** Begin Provided data **

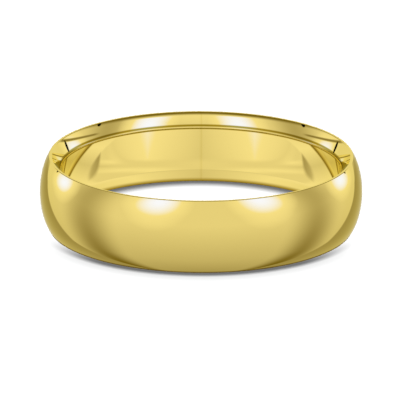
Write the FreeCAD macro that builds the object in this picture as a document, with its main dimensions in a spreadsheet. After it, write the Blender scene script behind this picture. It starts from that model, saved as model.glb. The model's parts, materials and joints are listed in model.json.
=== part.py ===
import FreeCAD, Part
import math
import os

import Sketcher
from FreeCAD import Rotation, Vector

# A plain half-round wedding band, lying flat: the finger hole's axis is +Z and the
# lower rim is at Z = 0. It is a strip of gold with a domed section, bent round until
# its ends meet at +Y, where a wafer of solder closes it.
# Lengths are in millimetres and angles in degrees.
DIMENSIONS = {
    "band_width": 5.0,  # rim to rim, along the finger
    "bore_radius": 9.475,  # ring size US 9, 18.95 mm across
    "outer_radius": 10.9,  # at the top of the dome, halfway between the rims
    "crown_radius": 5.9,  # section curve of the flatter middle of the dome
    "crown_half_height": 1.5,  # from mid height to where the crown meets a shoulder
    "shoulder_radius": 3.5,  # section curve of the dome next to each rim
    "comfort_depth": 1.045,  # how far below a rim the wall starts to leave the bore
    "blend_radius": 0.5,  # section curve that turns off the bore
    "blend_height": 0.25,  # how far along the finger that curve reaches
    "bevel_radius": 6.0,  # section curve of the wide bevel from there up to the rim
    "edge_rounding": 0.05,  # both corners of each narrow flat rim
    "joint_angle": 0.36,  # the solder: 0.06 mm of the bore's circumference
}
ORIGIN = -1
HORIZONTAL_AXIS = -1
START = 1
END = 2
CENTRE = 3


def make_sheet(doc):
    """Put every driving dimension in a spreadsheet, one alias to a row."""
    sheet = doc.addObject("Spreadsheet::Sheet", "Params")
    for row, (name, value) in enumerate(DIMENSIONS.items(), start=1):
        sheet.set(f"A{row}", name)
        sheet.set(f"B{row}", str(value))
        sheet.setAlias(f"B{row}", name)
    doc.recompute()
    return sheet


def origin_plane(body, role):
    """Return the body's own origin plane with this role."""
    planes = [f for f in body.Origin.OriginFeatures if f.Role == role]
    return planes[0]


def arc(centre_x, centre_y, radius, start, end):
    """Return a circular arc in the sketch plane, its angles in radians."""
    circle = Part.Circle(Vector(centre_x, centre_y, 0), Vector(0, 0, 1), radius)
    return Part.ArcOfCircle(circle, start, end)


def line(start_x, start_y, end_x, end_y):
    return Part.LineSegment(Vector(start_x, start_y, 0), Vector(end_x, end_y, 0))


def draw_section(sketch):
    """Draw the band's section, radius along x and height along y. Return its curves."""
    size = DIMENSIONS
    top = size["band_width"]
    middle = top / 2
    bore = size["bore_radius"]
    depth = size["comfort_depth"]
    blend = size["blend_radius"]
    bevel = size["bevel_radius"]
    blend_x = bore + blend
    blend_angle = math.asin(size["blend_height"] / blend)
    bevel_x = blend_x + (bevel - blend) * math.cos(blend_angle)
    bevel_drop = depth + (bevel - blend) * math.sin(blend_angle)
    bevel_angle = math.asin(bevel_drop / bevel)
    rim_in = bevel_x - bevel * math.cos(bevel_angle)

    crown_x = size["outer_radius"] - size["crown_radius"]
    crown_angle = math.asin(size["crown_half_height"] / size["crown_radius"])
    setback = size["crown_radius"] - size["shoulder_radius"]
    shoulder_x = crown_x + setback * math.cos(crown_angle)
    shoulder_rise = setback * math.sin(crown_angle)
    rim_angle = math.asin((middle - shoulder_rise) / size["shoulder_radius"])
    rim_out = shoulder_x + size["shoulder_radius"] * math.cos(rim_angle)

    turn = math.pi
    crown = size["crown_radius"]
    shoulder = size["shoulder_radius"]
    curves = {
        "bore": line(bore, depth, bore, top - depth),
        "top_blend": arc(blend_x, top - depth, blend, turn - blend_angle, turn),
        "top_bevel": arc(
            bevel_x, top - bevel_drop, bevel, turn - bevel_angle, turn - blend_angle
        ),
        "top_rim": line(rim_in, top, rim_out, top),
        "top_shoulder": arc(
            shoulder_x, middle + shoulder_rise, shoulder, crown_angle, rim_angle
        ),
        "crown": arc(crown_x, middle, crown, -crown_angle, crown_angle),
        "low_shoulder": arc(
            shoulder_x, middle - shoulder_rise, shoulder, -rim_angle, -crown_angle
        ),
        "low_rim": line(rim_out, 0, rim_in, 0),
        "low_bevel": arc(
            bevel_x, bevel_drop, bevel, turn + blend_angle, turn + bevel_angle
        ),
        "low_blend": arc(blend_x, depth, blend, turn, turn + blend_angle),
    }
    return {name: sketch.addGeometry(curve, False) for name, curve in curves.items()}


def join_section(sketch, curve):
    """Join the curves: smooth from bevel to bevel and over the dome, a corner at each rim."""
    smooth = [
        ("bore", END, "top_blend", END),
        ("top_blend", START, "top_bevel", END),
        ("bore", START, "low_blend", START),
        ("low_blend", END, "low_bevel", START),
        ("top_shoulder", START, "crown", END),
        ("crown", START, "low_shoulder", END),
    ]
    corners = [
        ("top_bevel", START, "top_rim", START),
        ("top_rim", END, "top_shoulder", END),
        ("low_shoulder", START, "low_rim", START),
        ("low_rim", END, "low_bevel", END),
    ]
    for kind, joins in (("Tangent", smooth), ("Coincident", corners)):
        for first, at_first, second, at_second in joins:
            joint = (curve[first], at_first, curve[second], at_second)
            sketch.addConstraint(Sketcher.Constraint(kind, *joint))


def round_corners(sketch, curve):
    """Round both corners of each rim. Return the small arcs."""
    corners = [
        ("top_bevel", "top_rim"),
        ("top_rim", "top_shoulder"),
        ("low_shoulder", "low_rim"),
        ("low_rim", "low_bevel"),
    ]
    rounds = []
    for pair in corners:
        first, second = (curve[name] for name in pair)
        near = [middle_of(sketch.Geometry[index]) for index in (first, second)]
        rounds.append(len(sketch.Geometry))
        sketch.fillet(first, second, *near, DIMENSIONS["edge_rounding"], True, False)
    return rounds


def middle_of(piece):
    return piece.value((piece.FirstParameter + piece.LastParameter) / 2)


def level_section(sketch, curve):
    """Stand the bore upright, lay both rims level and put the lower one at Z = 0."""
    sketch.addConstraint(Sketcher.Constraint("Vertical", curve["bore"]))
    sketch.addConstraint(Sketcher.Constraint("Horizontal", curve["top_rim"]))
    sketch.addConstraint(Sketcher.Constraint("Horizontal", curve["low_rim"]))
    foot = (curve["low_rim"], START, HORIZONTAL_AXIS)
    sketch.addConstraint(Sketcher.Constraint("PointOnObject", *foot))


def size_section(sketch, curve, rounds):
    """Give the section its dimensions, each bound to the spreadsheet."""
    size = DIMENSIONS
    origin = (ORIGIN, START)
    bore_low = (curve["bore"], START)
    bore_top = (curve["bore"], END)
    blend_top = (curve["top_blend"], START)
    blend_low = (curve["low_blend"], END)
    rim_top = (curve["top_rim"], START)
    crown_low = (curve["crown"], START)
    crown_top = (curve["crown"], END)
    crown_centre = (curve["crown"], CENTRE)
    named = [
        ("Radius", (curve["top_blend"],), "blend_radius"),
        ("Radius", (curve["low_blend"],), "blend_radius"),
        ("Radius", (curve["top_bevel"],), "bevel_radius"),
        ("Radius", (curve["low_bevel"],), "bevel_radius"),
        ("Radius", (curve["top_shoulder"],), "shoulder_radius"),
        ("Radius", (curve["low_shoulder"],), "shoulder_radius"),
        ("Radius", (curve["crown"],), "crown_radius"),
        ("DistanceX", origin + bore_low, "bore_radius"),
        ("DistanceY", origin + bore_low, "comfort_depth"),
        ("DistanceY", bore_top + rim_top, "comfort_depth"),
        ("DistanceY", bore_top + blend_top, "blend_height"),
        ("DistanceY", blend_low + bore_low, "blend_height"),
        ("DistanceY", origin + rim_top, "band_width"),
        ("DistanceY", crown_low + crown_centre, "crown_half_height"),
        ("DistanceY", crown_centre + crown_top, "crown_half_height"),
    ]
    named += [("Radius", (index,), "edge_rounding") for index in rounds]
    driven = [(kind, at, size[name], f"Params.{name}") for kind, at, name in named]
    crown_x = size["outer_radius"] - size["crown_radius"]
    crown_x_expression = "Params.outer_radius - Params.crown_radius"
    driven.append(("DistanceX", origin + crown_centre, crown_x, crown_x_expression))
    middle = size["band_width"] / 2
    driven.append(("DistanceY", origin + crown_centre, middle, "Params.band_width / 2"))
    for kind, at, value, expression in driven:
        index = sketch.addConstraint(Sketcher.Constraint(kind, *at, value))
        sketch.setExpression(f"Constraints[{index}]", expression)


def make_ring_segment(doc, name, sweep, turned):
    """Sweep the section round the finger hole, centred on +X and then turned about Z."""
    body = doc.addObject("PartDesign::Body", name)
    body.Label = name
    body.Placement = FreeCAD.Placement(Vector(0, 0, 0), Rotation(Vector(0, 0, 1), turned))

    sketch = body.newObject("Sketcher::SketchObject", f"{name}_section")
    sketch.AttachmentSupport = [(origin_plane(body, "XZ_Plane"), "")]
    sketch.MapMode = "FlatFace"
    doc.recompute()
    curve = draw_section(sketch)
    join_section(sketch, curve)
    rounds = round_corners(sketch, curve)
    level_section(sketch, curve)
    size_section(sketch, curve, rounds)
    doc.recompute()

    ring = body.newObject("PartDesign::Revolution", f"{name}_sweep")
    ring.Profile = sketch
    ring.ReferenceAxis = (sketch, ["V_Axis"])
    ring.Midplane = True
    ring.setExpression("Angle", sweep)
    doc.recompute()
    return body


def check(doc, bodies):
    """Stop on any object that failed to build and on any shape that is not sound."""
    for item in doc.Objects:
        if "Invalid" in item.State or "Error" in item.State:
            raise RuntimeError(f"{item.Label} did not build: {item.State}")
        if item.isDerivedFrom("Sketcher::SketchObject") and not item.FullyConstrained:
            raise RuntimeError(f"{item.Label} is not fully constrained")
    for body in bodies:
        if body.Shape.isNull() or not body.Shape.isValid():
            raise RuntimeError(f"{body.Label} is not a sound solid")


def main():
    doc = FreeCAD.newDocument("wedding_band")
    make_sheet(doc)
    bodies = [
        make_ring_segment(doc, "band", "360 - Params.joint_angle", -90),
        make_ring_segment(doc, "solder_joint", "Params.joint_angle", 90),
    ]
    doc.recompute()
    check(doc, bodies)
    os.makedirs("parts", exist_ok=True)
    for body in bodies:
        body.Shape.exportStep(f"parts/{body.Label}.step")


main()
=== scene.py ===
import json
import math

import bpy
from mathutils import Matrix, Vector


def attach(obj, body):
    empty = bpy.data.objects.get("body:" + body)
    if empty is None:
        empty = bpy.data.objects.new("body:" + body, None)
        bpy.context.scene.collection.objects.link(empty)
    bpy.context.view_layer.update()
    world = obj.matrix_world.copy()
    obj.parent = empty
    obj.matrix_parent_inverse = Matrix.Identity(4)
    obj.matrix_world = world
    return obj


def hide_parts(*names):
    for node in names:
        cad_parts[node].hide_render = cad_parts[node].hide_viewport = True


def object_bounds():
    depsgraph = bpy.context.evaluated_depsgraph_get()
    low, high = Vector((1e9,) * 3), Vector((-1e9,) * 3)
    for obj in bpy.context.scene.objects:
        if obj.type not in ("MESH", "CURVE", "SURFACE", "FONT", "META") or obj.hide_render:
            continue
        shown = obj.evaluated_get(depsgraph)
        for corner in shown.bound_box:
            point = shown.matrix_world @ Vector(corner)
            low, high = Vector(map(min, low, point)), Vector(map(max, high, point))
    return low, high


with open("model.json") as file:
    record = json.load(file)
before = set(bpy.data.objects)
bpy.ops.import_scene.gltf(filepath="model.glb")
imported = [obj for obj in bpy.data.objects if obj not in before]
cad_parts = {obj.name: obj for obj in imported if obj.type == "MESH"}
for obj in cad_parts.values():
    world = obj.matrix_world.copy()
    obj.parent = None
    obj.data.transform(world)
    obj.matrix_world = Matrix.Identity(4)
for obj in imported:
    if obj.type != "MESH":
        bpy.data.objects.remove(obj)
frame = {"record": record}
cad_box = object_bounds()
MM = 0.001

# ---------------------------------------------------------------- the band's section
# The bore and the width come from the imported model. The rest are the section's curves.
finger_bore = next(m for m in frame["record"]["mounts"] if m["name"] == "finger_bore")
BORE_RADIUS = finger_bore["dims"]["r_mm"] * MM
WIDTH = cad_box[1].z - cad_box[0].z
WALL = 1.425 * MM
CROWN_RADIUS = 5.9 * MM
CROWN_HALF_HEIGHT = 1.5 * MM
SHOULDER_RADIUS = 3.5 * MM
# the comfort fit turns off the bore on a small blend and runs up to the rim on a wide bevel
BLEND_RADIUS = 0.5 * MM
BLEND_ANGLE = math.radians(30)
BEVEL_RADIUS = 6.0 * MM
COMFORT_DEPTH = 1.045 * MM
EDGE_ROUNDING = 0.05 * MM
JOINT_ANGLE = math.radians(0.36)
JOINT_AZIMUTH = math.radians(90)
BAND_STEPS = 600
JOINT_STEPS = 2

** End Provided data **

■ Short task:
Nothing but the lines from the one with "for item in" through the one with "depsgraph = bpy.context.evaluated_depsgraph_get()" should be retyped; include both and keep them exact.

■ Output for this exercise:
    for item in doc.Objects:
        if "Invalid" in item.State or "Error" in item.State:
            raise RuntimeError(f"{item.Label} did not build: {item.State}")
        if item.isDerivedFrom("Sketcher::SketchObject") and not item.FullyConstrained:
            raise RuntimeError(f"{item.Label} is not fully constrained")
    for body in bodies:
        if body.Shape.isNull() or not body.Shape.isValid():
            raise RuntimeError(f"{body.Label} is not a sound solid")


def main():
    doc = FreeCAD.newDocument("wedding_band")
    make_sheet(doc)
    bodies = [
        make_ring_segment(doc, "band", "360 - Params.joint_angle", -90),
        make_ring_segment(doc, "solder_joint", "Params.joint_angle", 90),
    ]
    doc.recompute()
    check(doc, bodies)
    os.makedirs("parts", exist_ok=True)
    for body in bodies:
        body.Shape.exportStep(f"parts/{body.Label}.step")


main()
=== scene.py ===
import json
import math

import bpy
from mathutils import Matrix, Vector


def attach(obj, body):
    empty = bpy.data.objects.get("body:" + body)
    if empty is None:
        empty = bpy.data.objects.new("body:" + body, None)
        bpy.context.scene.collection.objects.link(empty)
    bpy.context.view_layer.update()
    world = obj.matrix_world.copy()
    obj.parent = empty
    obj.matrix_parent_inverse = Matrix.Identity(4)
    obj.matrix_world = world
    return obj


def hide_parts(*names):
    for node in names:
        cad_parts[node].hide_render = cad_parts[node].hide_viewport = True


def object_bounds():
    depsgraph = bpy.context.evaluated_depsgraph_get()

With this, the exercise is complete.